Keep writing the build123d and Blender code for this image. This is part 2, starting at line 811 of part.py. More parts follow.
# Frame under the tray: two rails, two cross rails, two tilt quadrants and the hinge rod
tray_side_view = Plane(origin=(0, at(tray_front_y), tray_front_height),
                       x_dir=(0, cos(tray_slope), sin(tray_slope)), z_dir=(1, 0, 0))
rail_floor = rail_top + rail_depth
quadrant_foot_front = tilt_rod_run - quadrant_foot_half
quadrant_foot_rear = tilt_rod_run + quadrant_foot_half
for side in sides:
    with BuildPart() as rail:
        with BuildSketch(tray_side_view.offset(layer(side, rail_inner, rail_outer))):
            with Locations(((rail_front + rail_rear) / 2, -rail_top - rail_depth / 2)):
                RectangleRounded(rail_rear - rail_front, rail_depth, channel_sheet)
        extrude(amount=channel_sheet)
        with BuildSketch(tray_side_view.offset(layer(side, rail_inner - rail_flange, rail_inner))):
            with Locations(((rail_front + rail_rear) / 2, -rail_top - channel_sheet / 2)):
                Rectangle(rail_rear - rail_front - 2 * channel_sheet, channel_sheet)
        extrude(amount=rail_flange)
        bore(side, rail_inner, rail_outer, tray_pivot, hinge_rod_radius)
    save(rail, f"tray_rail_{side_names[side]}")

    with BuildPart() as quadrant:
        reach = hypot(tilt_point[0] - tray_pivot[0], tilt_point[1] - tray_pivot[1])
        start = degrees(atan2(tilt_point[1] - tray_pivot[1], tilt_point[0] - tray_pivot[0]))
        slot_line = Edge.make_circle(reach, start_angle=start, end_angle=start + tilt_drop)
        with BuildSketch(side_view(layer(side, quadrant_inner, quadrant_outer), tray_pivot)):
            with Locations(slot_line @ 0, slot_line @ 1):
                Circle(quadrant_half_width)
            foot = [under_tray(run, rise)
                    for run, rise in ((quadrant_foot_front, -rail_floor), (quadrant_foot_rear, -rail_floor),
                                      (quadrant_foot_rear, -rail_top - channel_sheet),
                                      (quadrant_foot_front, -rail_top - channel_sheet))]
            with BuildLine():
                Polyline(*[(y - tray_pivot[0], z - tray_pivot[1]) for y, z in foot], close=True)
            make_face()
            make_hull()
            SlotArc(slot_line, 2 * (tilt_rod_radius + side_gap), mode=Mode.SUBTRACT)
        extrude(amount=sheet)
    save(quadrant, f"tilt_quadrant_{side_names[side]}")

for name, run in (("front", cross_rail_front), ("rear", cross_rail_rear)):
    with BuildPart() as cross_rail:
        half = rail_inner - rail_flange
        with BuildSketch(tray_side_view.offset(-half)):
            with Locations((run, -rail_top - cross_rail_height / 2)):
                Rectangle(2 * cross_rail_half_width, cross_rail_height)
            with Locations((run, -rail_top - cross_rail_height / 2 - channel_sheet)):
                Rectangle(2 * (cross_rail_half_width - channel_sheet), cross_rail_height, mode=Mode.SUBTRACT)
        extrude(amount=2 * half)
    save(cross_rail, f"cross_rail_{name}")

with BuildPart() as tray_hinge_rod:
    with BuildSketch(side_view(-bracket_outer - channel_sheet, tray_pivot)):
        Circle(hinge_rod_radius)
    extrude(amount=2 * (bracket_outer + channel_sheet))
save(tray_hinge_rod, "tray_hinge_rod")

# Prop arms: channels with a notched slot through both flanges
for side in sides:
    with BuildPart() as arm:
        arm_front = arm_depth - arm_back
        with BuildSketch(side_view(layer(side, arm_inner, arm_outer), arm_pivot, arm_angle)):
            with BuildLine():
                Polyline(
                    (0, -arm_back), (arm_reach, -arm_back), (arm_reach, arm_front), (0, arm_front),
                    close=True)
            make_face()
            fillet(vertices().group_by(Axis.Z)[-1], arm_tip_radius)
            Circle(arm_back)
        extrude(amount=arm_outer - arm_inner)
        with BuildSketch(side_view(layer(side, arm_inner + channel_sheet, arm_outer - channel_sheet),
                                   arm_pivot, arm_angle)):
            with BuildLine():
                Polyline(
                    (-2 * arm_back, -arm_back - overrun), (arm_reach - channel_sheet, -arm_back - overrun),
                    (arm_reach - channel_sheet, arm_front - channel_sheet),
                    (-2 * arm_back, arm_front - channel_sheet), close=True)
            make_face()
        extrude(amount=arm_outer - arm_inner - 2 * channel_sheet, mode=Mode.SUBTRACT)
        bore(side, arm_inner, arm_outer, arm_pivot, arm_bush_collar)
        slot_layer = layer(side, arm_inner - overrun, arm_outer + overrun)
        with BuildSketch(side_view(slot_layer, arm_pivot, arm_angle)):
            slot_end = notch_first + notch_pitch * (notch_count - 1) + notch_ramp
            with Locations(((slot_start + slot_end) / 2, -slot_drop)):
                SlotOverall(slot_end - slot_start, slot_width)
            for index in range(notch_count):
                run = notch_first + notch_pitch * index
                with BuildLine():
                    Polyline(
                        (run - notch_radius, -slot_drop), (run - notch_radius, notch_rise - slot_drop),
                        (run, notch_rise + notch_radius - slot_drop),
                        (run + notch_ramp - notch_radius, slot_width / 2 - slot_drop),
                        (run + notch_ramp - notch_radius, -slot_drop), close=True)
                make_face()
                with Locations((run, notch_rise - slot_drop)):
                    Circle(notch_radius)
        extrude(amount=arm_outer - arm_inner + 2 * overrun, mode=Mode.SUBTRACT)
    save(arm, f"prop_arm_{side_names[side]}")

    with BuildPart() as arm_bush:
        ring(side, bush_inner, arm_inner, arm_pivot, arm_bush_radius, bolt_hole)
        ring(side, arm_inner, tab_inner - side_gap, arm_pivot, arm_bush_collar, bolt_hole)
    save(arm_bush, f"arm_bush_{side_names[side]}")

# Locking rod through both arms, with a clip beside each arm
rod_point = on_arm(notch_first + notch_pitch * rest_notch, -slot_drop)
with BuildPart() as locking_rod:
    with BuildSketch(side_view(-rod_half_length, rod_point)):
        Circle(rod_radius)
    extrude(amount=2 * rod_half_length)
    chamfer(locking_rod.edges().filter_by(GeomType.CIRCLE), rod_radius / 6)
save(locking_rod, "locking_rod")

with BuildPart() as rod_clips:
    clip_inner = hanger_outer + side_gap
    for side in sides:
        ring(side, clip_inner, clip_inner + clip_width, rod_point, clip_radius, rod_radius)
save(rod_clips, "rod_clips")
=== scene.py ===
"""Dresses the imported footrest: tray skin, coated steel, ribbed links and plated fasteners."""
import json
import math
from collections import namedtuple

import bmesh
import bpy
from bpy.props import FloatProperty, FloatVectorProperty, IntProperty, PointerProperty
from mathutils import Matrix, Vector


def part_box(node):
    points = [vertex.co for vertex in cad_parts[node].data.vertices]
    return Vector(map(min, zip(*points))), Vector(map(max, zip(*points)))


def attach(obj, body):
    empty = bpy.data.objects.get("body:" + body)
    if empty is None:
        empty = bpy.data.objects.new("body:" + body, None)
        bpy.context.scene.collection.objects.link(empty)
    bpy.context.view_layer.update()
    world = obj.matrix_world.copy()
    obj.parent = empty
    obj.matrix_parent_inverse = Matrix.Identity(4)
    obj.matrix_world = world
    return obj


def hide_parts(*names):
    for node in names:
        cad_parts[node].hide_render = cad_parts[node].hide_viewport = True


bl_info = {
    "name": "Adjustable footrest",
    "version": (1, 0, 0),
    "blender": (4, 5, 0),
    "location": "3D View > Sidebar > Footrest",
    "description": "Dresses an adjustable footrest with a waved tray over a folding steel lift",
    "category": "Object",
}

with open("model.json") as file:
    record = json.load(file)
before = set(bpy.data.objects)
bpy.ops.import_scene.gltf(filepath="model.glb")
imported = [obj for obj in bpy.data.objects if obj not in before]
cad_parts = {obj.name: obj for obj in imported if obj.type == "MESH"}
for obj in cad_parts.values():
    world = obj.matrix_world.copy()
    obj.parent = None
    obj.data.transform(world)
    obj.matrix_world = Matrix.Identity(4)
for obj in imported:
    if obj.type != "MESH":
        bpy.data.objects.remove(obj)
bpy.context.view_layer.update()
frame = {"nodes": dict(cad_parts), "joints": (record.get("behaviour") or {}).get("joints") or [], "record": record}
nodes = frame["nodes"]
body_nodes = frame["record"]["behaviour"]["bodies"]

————

→ Task
Nothing but the lines from the line that contains "ring(side, arm_inner, tab_inner" through the line that contains "obj.matrix_parent_inverse = Matrix.Identity(4)" should be given again, each exactly as it stands, both ends included.

→ The reply
        ring(side, arm_inner, tab_inner - side_gap, arm_pivot, arm_bush_collar, bolt_hole)
    save(arm_bush, f"arm_bush_{side_names[side]}")

# Locking rod through both arms, with a clip beside each arm
rod_point = on_arm(notch_first + notch_pitch * rest_notch, -slot_drop)
with BuildPart() as locking_rod:
    with BuildSketch(side_view(-rod_half_length, rod_point)):
        Circle(rod_radius)
    extrude(amount=2 * rod_half_length)
    chamfer(locking_rod.edges().filter_by(GeomType.CIRCLE), rod_radius / 6)
save(locking_rod, "locking_rod")

with BuildPart() as rod_clips:
    clip_inner = hanger_outer + side_gap
    for side in sides:
        ring(side, clip_inner, clip_inner + clip_width, rod_point, clip_radius, rod_radius)
save(rod_clips, "rod_clips")
=== scene.py ===
"""Dresses the imported footrest: tray skin, coated steel, ribbed links and plated fasteners."""
import json
import math
from collections import namedtuple

import bmesh
import bpy
from bpy.props import FloatProperty, FloatVectorProperty, IntProperty, PointerProperty
from mathutils import Matrix, Vector


def part_box(node):
    points = [vertex.co for vertex in cad_parts[node].data.vertices]
    return Vector(map(min, zip(*points))), Vector(map(max, zip(*points)))


def attach(obj, body):
    empty = bpy.data.objects.get("body:" + body)
    if empty is None:
        empty = bpy.data.objects.new("body:" + body, None)
        bpy.context.scene.collection.objects.link(empty)
    bpy.context.view_layer.update()
    world = obj.matrix_world.copy()
    obj.parent = empty
    obj.matrix_parent_inverse = Matrix.Identity(4)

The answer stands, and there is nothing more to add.